João
Bosco Botelho
Não
há dúvida da universalidade da crença do mau-olhado. Luís da Câmara Cascudo, no
seu extraordinário Dicionário do Folclore
Brasileiro, sustenta sua antiguidade e presença nos cinco continentes.
O
grande mestre da mitologia grega, Junito Brandão, assinalou a origem pré-olímpica
do mau-olhado, explicando as mudanças na transição greco-romana para absorver a
concepção helenística predominante nos países cristãos. Na mitologia grega, a imortal
Medusa, com a cabeça coberta de serpentes, possuía olhos com excepcional brilho
e o olhar maligno que transformava em pedra quem ousasse fixá-los.
Carlo
Ginzburg interpretou do modo magistral os cultos agrários, no século 17, em uma
sociedade camponesa italiana. A crença no mau-olhado era comum naquela
comunidade e o tratamento só obtinha sucesso se realizado por alguém com poderes
especiais: o benandanti ou andarilho do bem. Em um dos processos
do Santo Oficio, para punir o benandanti, no depoimento de um
dos acusados, está claro o entendimento do mau-olhado: O que significa, pergunta o
inquisidor, ter mau-olhado? E a jovem explica: nós dizemos que têm mau-olhado
as mulheres que secam o leite das mulheres que amamentam e são também bruxas
que comem as crianças.
As
compreensões do mau-olhado são semelhantes e recebem nomes de significâncias próximas:
olho de seca pimenteira, malocchio, evil eye, bose blick, mal de
ojo, olho grande e olho gordo.
Os
relatos mantêm similitudes: a pessoa atingida pelo mau‑olhado sente, imediatamente
ou após algumas horas, apatia generalizada, dores no corpo e na cabeça, alterações
na digestão, inapetência, irritação e desânimo. Quando o alvo é criança, as
consequências são mais intensas, podendo incluir: sonolência profunda, olhos
encovados e moleiras afundadas.
O
mau-olhado é reconhecido como uma das doenças que devem ser tratadas pelos
curadores populares. Em algumas regiões brasileiras, o ritual de cura continua
sendo realizado com a ajuda de um ramo de arruda ou erva doce tirado do galho,
semelhante ao registro de Luiz Edmundo, no Rio de Janeiro, no século 18:
Todo mal que nesse
corpo entrou,
Ar de névoa, ar de
cinza,
Ar de galinha choca, ar
de cisco,
Ar de vivo em pecado,
Ar de morto
excomungado,
Ar de todo o
mau-olhado,
Seja desse corpo
apartado,
Deus te desacanhe de
quem te acanhou,
Deus te desinveje de
quem te invejou.
De
modo geral, o malefício do mau-olhado não é reconhecido pelos médicos.

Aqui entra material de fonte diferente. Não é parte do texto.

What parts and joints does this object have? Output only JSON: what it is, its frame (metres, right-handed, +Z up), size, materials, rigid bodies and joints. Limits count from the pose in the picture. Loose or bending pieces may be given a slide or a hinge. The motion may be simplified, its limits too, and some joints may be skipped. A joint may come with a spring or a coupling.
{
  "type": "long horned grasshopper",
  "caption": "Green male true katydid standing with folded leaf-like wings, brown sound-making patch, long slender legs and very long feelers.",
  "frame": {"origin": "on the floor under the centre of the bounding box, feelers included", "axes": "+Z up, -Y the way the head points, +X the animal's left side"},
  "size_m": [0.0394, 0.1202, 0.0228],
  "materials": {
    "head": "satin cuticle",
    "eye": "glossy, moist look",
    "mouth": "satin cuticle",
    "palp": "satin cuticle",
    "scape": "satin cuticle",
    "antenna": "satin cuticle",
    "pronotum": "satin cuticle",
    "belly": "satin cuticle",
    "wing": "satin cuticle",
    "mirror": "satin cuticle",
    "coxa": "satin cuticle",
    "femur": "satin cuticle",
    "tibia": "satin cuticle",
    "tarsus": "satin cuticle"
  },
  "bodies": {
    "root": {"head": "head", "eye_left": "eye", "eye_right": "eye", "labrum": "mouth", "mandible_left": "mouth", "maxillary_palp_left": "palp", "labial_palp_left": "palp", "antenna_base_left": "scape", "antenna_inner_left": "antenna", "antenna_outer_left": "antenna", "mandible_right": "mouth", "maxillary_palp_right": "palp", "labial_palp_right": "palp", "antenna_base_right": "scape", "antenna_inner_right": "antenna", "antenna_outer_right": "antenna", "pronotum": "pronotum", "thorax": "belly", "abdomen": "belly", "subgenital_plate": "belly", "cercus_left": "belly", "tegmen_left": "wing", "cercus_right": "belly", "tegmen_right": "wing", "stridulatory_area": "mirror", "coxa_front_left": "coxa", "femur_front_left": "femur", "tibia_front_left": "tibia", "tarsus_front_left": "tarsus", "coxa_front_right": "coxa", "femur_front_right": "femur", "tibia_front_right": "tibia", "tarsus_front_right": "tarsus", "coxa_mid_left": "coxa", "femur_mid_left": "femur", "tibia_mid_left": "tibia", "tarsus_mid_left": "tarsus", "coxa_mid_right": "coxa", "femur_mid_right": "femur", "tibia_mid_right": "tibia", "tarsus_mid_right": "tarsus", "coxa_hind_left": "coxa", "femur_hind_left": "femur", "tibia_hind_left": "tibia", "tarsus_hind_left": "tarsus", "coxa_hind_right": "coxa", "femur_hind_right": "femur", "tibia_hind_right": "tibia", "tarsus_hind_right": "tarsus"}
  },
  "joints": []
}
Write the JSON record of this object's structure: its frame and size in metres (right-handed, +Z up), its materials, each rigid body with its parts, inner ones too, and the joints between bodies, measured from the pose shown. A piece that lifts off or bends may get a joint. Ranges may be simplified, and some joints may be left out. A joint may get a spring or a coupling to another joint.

Contudo,
a ciência não consegue explicar o maior paradoxo das práticas médicas: em qual
dimensão da matéria viva o “normal” se transformaria em “doença”. Se é que,
realmente, existe a doença como a medicina concebe. Desse modo, a explicação da
veracidade do mau-olhado poderia estar numa dimensão ainda desconhecida dos
corpos. Dessa forma, a medicina não tem respostas para todas as perguntas. Os médicos
observam no cotidiano, que certos doentes portadores de determinados cânceres, que
evoluem favoravelmente ao tratamento, ao tomarem conhecimento da gravidade da
própria doença, inexplicavelmente, pioram e acabam morrendo rápido. Ao contrário,
outros que sabem da doença e lutam para viver, acabam superando os índices das
estatísticas de sobrevivência.
O
conhecimento historicamente acumulado insiste, há milhares de anos, na
veracidade do mau-olhado sugerindo que as emoções, ainda pouco compreendidas
pela medicina, interferem no rumo de certas doenças e na saúde das pessoas.